Work required:
Quote every line as given.

Supplied data:
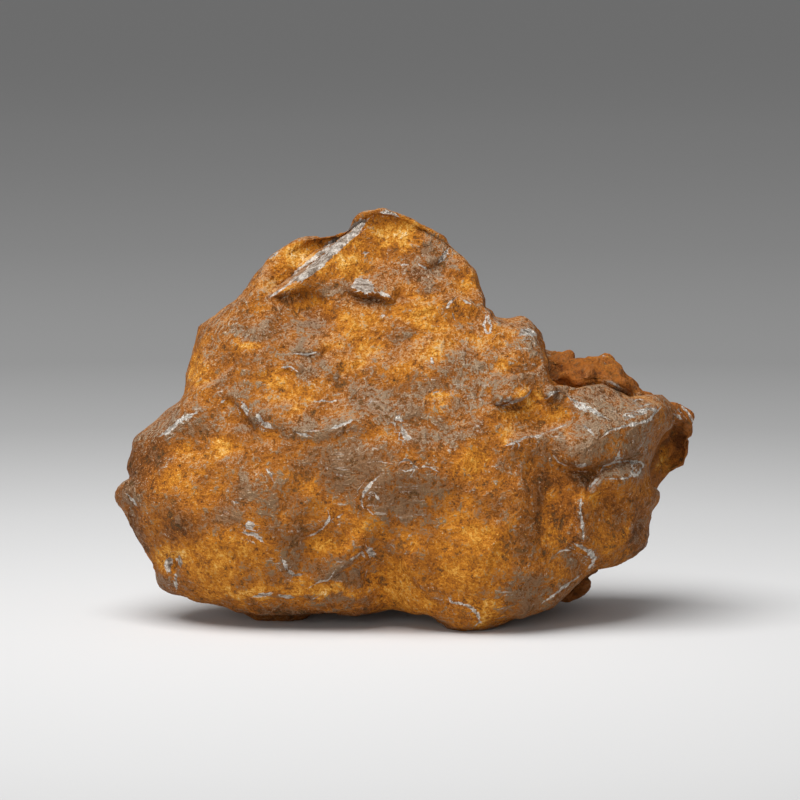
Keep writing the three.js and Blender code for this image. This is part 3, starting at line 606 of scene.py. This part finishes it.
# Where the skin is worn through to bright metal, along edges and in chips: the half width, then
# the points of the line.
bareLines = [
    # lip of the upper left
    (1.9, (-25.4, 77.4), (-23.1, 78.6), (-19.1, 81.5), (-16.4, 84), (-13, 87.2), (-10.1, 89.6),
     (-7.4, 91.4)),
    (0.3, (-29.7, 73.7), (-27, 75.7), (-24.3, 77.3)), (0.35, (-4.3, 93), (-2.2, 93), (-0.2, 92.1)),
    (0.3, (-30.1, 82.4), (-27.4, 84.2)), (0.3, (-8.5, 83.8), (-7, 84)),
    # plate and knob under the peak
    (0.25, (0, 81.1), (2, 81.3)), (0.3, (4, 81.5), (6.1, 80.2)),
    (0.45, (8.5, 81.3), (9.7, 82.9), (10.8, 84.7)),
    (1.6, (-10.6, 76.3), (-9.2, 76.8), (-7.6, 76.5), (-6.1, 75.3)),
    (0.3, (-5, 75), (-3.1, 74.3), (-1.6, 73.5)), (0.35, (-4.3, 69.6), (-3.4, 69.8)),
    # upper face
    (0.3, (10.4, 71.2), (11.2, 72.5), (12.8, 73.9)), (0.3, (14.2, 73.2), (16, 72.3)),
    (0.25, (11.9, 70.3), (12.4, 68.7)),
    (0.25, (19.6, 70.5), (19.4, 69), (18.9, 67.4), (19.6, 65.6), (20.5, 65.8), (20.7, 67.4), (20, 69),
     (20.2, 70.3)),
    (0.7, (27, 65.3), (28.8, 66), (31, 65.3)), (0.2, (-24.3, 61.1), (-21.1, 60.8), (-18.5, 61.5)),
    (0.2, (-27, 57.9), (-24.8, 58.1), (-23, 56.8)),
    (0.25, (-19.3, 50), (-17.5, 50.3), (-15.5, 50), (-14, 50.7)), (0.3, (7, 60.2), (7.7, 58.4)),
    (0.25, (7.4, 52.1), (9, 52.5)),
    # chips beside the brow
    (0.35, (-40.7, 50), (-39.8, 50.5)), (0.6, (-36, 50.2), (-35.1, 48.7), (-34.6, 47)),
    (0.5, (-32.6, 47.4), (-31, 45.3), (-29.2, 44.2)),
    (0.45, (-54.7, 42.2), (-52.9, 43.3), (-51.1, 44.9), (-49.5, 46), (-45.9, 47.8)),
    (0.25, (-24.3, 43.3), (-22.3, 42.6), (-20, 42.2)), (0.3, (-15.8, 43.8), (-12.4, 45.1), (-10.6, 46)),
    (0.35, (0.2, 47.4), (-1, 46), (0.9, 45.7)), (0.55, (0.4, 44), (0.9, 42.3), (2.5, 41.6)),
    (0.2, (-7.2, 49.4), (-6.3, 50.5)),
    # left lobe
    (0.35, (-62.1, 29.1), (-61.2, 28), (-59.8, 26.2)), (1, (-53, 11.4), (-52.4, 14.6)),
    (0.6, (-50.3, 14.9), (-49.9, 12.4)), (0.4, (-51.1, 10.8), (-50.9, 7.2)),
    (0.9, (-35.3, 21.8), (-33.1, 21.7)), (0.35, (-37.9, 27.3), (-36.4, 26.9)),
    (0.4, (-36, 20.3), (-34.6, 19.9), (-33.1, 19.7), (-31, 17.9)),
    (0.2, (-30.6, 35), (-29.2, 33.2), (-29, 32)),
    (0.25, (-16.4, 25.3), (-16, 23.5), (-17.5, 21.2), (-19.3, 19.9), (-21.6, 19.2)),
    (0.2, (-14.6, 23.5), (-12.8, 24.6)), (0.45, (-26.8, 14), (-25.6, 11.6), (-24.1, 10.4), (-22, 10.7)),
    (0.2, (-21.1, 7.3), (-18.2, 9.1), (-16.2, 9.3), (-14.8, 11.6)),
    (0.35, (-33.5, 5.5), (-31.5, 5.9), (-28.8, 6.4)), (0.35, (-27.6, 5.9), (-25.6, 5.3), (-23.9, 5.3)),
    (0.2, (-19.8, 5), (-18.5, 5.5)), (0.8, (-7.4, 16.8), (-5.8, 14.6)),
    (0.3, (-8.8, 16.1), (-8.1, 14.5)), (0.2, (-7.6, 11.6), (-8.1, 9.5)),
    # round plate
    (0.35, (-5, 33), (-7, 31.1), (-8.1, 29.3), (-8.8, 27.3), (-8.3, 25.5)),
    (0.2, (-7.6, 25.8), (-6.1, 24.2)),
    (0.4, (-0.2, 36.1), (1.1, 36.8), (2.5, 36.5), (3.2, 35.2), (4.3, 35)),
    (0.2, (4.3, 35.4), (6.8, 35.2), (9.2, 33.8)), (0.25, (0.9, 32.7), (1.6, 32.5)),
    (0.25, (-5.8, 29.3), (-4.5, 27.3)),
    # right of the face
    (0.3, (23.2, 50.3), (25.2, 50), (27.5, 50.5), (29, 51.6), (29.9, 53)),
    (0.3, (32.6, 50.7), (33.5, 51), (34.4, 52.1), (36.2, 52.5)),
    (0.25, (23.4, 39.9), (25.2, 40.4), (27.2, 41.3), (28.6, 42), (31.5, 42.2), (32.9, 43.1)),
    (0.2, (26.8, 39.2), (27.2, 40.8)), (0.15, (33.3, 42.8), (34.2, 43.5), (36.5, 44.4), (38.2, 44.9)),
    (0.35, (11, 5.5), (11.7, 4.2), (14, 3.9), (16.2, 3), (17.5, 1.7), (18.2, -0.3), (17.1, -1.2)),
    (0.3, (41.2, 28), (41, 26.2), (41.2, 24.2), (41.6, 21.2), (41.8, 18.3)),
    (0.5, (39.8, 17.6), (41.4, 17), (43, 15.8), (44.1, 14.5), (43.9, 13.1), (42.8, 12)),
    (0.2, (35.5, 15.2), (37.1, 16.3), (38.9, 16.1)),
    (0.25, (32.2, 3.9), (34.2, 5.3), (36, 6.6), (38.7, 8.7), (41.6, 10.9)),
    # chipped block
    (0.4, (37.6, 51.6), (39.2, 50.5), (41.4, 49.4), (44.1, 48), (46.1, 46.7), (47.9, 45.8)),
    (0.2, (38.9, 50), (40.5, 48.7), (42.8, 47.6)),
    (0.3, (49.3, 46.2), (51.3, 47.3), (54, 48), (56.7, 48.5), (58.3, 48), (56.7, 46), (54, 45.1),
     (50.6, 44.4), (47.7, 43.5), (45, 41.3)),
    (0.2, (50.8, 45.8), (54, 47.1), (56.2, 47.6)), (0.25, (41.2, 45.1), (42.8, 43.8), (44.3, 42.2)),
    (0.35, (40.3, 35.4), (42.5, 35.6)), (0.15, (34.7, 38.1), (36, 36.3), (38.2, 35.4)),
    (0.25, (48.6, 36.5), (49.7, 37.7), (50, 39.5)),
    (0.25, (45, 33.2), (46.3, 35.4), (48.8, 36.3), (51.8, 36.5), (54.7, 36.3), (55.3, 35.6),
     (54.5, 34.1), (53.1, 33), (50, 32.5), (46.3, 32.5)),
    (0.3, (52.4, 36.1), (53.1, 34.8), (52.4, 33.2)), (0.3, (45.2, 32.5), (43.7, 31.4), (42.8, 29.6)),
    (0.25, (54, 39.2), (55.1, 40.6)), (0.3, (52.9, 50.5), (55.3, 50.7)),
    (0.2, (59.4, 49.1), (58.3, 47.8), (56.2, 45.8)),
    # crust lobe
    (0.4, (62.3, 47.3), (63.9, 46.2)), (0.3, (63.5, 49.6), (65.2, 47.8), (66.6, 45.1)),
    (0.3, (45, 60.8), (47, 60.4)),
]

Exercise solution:
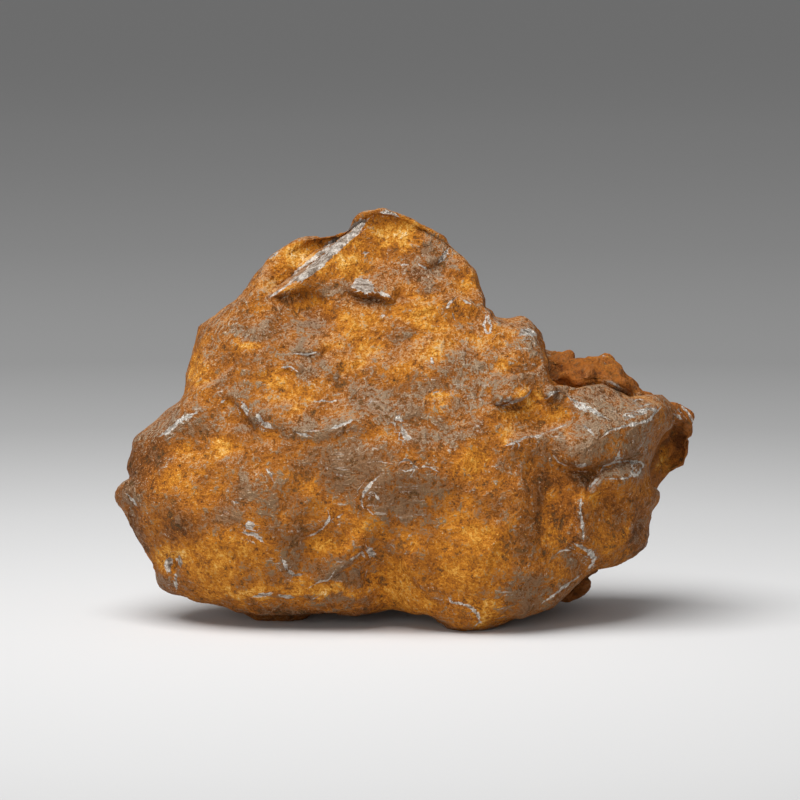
Keep writing the three.js and Blender code for this image. This is part 3, starting at line 606 of scene.py. This part finishes it.
# Where the skin is worn through to bright metal, along edges and in chips: the half width, then
# the points of the line.
bareLines = [
    # lip of the upper left
    (1.9, (-25.4, 77.4), (-23.1, 78.6), (-19.1, 81.5), (-16.4, 84), (-13, 87.2), (-10.1, 89.6),
     (-7.4, 91.4)),
    (0.3, (-29.7, 73.7), (-27, 75.7), (-24.3, 77.3)), (0.35, (-4.3, 93), (-2.2, 93), (-0.2, 92.1)),
    (0.3, (-30.1, 82.4), (-27.4, 84.2)), (0.3, (-8.5, 83.8), (-7, 84)),
    # plate and knob under the peak
    (0.25, (0, 81.1), (2, 81.3)), (0.3, (4, 81.5), (6.1, 80.2)),
    (0.45, (8.5, 81.3), (9.7, 82.9), (10.8, 84.7)),
    (1.6, (-10.6, 76.3), (-9.2, 76.8), (-7.6, 76.5), (-6.1, 75.3)),
    (0.3, (-5, 75), (-3.1, 74.3), (-1.6, 73.5)), (0.35, (-4.3, 69.6), (-3.4, 69.8)),
    # upper face
    (0.3, (10.4, 71.2), (11.2, 72.5), (12.8, 73.9)), (0.3, (14.2, 73.2), (16, 72.3)),
    (0.25, (11.9, 70.3), (12.4, 68.7)),
    (0.25, (19.6, 70.5), (19.4, 69), (18.9, 67.4), (19.6, 65.6), (20.5, 65.8), (20.7, 67.4), (20, 69),
     (20.2, 70.3)),
    (0.7, (27, 65.3), (28.8, 66), (31, 65.3)), (0.2, (-24.3, 61.1), (-21.1, 60.8), (-18.5, 61.5)),
    (0.2, (-27, 57.9), (-24.8, 58.1), (-23, 56.8)),
    (0.25, (-19.3, 50), (-17.5, 50.3), (-15.5, 50), (-14, 50.7)), (0.3, (7, 60.2), (7.7, 58.4)),
    (0.25, (7.4, 52.1), (9, 52.5)),
    # chips beside the brow
    (0.35, (-40.7, 50), (-39.8, 50.5)), (0.6, (-36, 50.2), (-35.1, 48.7), (-34.6, 47)),
    (0.5, (-32.6, 47.4), (-31, 45.3), (-29.2, 44.2)),
    (0.45, (-54.7, 42.2), (-52.9, 43.3), (-51.1, 44.9), (-49.5, 46), (-45.9, 47.8)),
    (0.25, (-24.3, 43.3), (-22.3, 42.6), (-20, 42.2)), (0.3, (-15.8, 43.8), (-12.4, 45.1), (-10.6, 46)),
    (0.35, (0.2, 47.4), (-1, 46), (0.9, 45.7)), (0.55, (0.4, 44), (0.9, 42.3), (2.5, 41.6)),
    (0.2, (-7.2, 49.4), (-6.3, 50.5)),
    # left lobe
    (0.35, (-62.1, 29.1), (-61.2, 28), (-59.8, 26.2)), (1, (-53, 11.4), (-52.4, 14.6)),
    (0.6, (-50.3, 14.9), (-49.9, 12.4)), (0.4, (-51.1, 10.8), (-50.9, 7.2)),
    (0.9, (-35.3, 21.8), (-33.1, 21.7)), (0.35, (-37.9, 27.3), (-36.4, 26.9)),
    (0.4, (-36, 20.3), (-34.6, 19.9), (-33.1, 19.7), (-31, 17.9)),
    (0.2, (-30.6, 35), (-29.2, 33.2), (-29, 32)),
    (0.25, (-16.4, 25.3), (-16, 23.5), (-17.5, 21.2), (-19.3, 19.9), (-21.6, 19.2)),
    (0.2, (-14.6, 23.5), (-12.8, 24.6)), (0.45, (-26.8, 14), (-25.6, 11.6), (-24.1, 10.4), (-22, 10.7)),
    (0.2, (-21.1, 7.3), (-18.2, 9.1), (-16.2, 9.3), (-14.8, 11.6)),
    (0.35, (-33.5, 5.5), (-31.5, 5.9), (-28.8, 6.4)), (0.35, (-27.6, 5.9), (-25.6, 5.3), (-23.9, 5.3)),
    (0.2, (-19.8, 5), (-18.5, 5.5)), (0.8, (-7.4, 16.8), (-5.8, 14.6)),
    (0.3, (-8.8, 16.1), (-8.1, 14.5)), (0.2, (-7.6, 11.6), (-8.1, 9.5)),
    # round plate
    (0.35, (-5, 33), (-7, 31.1), (-8.1, 29.3), (-8.8, 27.3), (-8.3, 25.5)),
    (0.2, (-7.6, 25.8), (-6.1, 24.2)),
    (0.4, (-0.2, 36.1), (1.1, 36.8), (2.5, 36.5), (3.2, 35.2), (4.3, 35)),
    (0.2, (4.3, 35.4), (6.8, 35.2), (9.2, 33.8)), (0.25, (0.9, 32.7), (1.6, 32.5)),
    (0.25, (-5.8, 29.3), (-4.5, 27.3)),
    # right of the face
    (0.3, (23.2, 50.3), (25.2, 50), (27.5, 50.5), (29, 51.6), (29.9, 53)),
    (0.3, (32.6, 50.7), (33.5, 51), (34.4, 52.1), (36.2, 52.5)),
    (0.25, (23.4, 39.9), (25.2, 40.4), (27.2, 41.3), (28.6, 42), (31.5, 42.2), (32.9, 43.1)),
    (0.2, (26.8, 39.2), (27.2, 40.8)), (0.15, (33.3, 42.8), (34.2, 43.5), (36.5, 44.4), (38.2, 44.9)),
    (0.35, (11, 5.5), (11.7, 4.2), (14, 3.9), (16.2, 3), (17.5, 1.7), (18.2, -0.3), (17.1, -1.2)),
    (0.3, (41.2, 28), (41, 26.2), (41.2, 24.2), (41.6, 21.2), (41.8, 18.3)),
    (0.5, (39.8, 17.6), (41.4, 17), (43, 15.8), (44.1, 14.5), (43.9, 13.1), (42.8, 12)),
    (0.2, (35.5, 15.2), (37.1, 16.3), (38.9, 16.1)),
    (0.25, (32.2, 3.9), (34.2, 5.3), (36, 6.6), (38.7, 8.7), (41.6, 10.9)),
    # chipped block
    (0.4, (37.6, 51.6), (39.2, 50.5), (41.4, 49.4), (44.1, 48), (46.1, 46.7), (47.9, 45.8)),
    (0.2, (38.9, 50), (40.5, 48.7), (42.8, 47.6)),
    (0.3, (49.3, 46.2), (51.3, 47.3), (54, 48), (56.7, 48.5), (58.3, 48), (56.7, 46), (54, 45.1),
     (50.6, 44.4), (47.7, 43.5), (45, 41.3)),
    (0.2, (50.8, 45.8), (54, 47.1), (56.2, 47.6)), (0.25, (41.2, 45.1), (42.8, 43.8), (44.3, 42.2)),
    (0.35, (40.3, 35.4), (42.5, 35.6)), (0.15, (34.7, 38.1), (36, 36.3), (38.2, 35.4)),
    (0.25, (48.6, 36.5), (49.7, 37.7), (50, 39.5)),
    (0.25, (45, 33.2), (46.3, 35.4), (48.8, 36.3), (51.8, 36.5), (54.7, 36.3), (55.3, 35.6),
     (54.5, 34.1), (53.1, 33), (50, 32.5), (46.3, 32.5)),
    (0.3, (52.4, 36.1), (53.1, 34.8), (52.4, 33.2)), (0.3, (45.2, 32.5), (43.7, 31.4), (42.8, 29.6)),
    (0.25, (54, 39.2), (55.1, 40.6)), (0.3, (52.9, 50.5), (55.3, 50.7)),
    (0.2, (59.4, 49.1), (58.3, 47.8), (56.2, 45.8)),
    # crust lobe
    (0.4, (62.3, 47.3), (63.9, 46.2)), (0.3, (63.5, 49.6), (65.2, 47.8), (66.6, 45.1)),
    (0.3, (45, 60.8), (47, 60.4)),
]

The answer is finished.